The very nature of cities is that they must import resources, including food, water, and energy (and it turns out that isn’t such a bad thing). A human settlement that’s able to produce all its own food within its own borders is so diffuse as to not be a city. Vegetable gardens are better than lawns from a sustainability point of view, but that’s not saying much. Shared community gardens (like the Hawthorn Garden that’s currently hosted on the eastern portion of the Long’s Garden property) foster community and offer people the opportunity to learn about how food is produced. They serve this goal efficiently because they are a shared resource — people can participate when they are interested and have the time to do so. Similarly, school gardens are a fantastic learning opportunity that all children should have access to during their education. But these gardens do not now and will never produce a substantial fraction of the food that we as a city consume for the simple reason that cities consume far more calories per unit area than the land can produce. Destroying the urban fabric of a city to produce food within its boundaries is thus a very poor trade-off.

(Incidentally, the same thing is true for renewable energy harvesting: to meet Boulder’s current annual electricity demand, even if we had free, perfectly efficient electricity storage, would require covering fully 1/3 of the city’s area with solar PV; Boulder isn’t particularly densely developed and there’s every reason to push more transportation and heating toward electrification going forward—we’re going to be importing renewable energy going forward—regional energy systems on the other hand are at least plausible).

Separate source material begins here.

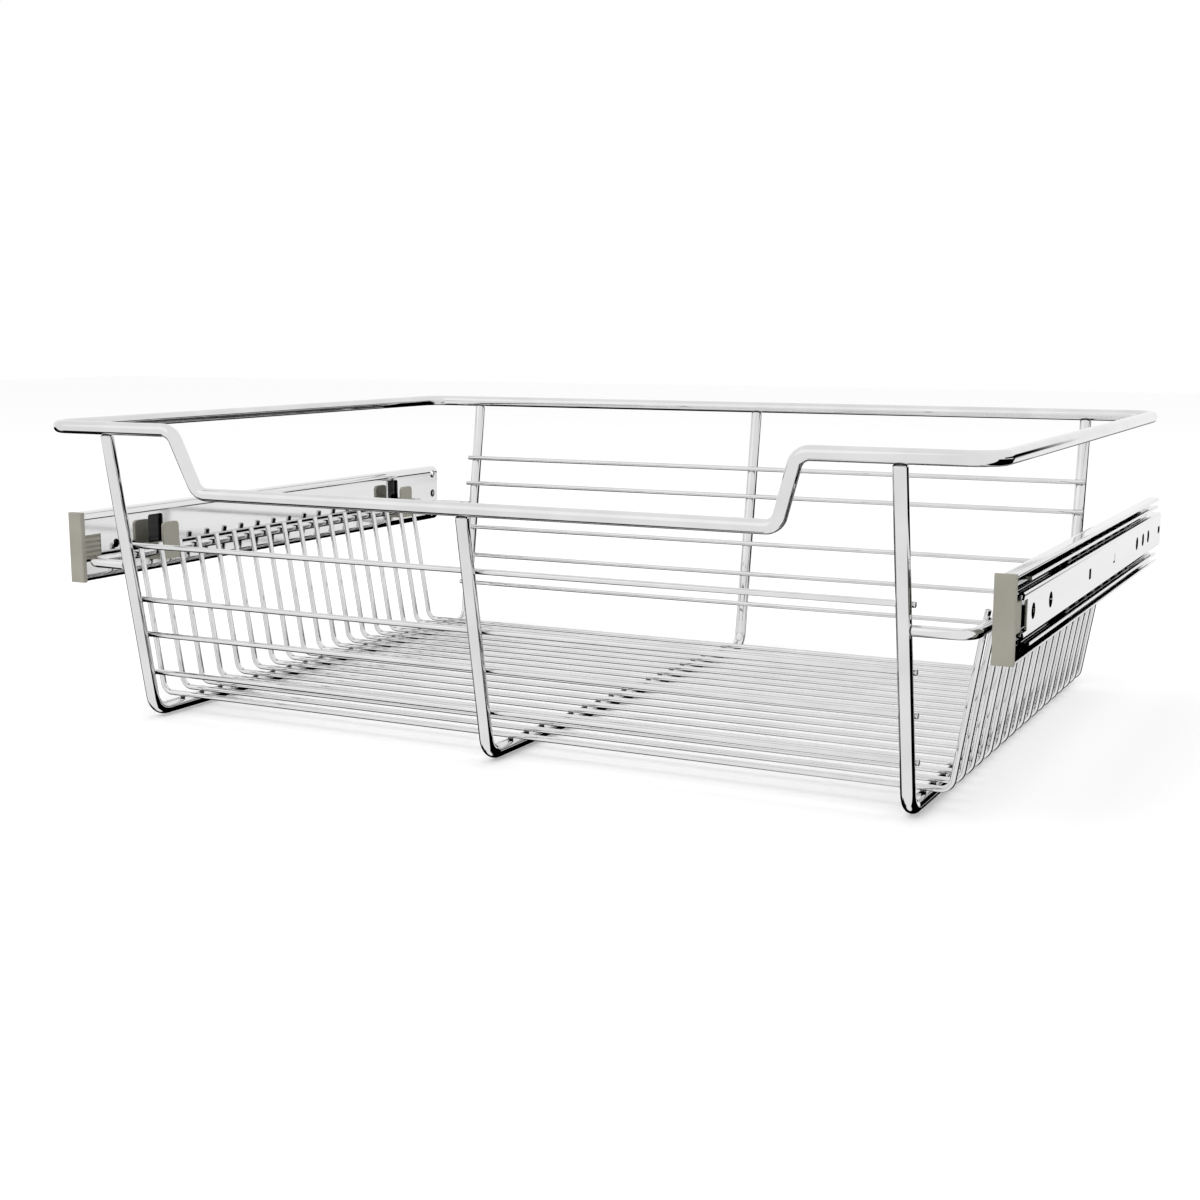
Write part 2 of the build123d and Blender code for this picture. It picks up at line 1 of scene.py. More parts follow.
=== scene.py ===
"""Chromed pull-out wire basket on two telescopic ball-bearing slides.

Everything is in metres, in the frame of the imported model: X across the cabinet,
+Y towards its back, +Z up.  The wires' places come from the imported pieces' own
boxes.  The slides' places, and sizes that a box doesn't give, are fields of the
classes below.
"""

from __future__ import annotations

import logging
import math
from dataclasses import dataclass, field
from enum import Enum
from typing import Iterable, Sequence

import bmesh
import bpy
from bpy.types import ID, Material, Mesh, Node, NodeSocket, NodeTree, NodeTreeInterfaceSocket, Object
from mathutils import Matrix, Vector

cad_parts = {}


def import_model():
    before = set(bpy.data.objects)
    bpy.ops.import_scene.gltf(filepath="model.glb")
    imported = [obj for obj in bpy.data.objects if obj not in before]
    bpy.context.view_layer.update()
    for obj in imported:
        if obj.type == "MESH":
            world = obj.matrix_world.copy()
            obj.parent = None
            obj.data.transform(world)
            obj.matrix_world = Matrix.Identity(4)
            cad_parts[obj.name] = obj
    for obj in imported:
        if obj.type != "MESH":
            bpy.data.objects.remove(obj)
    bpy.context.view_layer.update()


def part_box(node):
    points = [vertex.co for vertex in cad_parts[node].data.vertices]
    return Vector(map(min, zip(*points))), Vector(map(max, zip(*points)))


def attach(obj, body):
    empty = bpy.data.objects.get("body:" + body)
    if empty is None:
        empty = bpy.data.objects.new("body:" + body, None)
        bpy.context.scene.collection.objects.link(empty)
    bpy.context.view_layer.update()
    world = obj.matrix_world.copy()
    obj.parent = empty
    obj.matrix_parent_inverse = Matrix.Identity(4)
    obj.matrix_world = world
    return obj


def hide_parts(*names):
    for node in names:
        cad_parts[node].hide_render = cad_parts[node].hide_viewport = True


LOG = logging.getLogger("basket")
MM = 0.001

Pair = tuple[float, float]
Triple = tuple[float, float, float]
Feed = dict[str | int, object]


# ---- Names ----------------------------------------------------------------------
class Body(str, Enum):
    """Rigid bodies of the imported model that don't depend on a side."""

    CABINET = "cabinet_members"
    BASKET = "basket"


class Slot(str, Enum):
    """Material slots of the record."""

    WIRE = "wire_chrome"
    SLIDE = "slide_chrome"
    MIDDLE = "slide_steel"
    CAGE = "cage_steel"
    BALL = "ball_steel"
    PLASTIC = "grey_plastic"


class Side(Enum):
    """The two sides of the basket, by the sign of X."""

    LEFT = -1
    RIGHT = 1

    @property
    def label(self) -> str:
        """Word that starts the names of this side's pieces."""
        return self.name.lower()

    def body(self, part: str) -> str:
        """Name of this side's own body for a part, such as middle."""
        return f"{self.label}_{part}"


class Scattered(Enum):
    """Small shapes that repeat at many points."""

    WELD = "weld"
    BALL = "ball"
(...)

Better Ways to Support Vibrant, Sustainable Local Food Systems

If we want a vibrant, sustainable local food system, and I think most of us do, the place to build it is almost entirely outside the city’s borders. If you feel strongly that shared agricultural land is a resource that the citizens of the city should have access to, then perhaps consider dedicating a portion of the Area III planning reserve, or any other open space immediately adjacent to the city, to that end. Or tuck community garden plots into the corners of our existing parks and other underused open spaces within the city, as we do already via the program administered by Growing Gardens. Instead of spending nearly $5M on this single small easement, imagine what that same money could do in other contexts to support our local food economy. Could we have a year round Farmers Market every day of the week like Freiburg, Germany? Could we invest in local food processing infrastructure, and facilitate the creation of broader, more accessible markets for locally produced foods? Or just think of the community garden program that could be supported with that money as an endowment, on much cheaper land set aside just outside the city’s growth boundary.